:: Required work ::
How many lines hold the string "that"? Reply with the number alone.

:: Recorded data ::

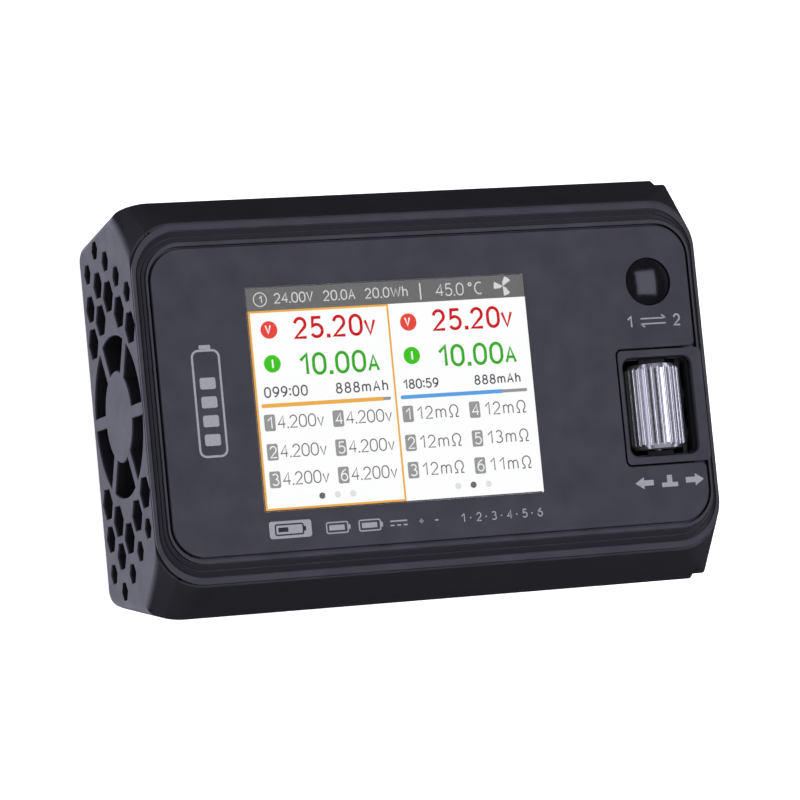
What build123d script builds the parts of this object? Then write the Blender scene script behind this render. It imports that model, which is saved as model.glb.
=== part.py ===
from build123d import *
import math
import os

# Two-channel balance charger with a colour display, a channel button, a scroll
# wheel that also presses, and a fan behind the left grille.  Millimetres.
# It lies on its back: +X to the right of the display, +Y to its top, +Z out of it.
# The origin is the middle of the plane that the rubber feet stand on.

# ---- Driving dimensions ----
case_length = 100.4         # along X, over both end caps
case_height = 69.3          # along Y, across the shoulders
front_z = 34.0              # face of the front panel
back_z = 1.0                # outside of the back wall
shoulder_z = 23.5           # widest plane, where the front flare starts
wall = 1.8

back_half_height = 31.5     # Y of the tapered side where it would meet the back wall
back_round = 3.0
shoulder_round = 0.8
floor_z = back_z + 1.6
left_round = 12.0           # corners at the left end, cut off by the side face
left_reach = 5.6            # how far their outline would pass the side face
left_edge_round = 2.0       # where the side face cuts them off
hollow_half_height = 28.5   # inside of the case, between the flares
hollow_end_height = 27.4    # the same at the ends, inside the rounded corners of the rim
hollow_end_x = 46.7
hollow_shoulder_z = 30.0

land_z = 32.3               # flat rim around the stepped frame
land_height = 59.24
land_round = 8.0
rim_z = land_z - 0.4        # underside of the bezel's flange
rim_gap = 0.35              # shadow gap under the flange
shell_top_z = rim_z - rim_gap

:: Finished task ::
3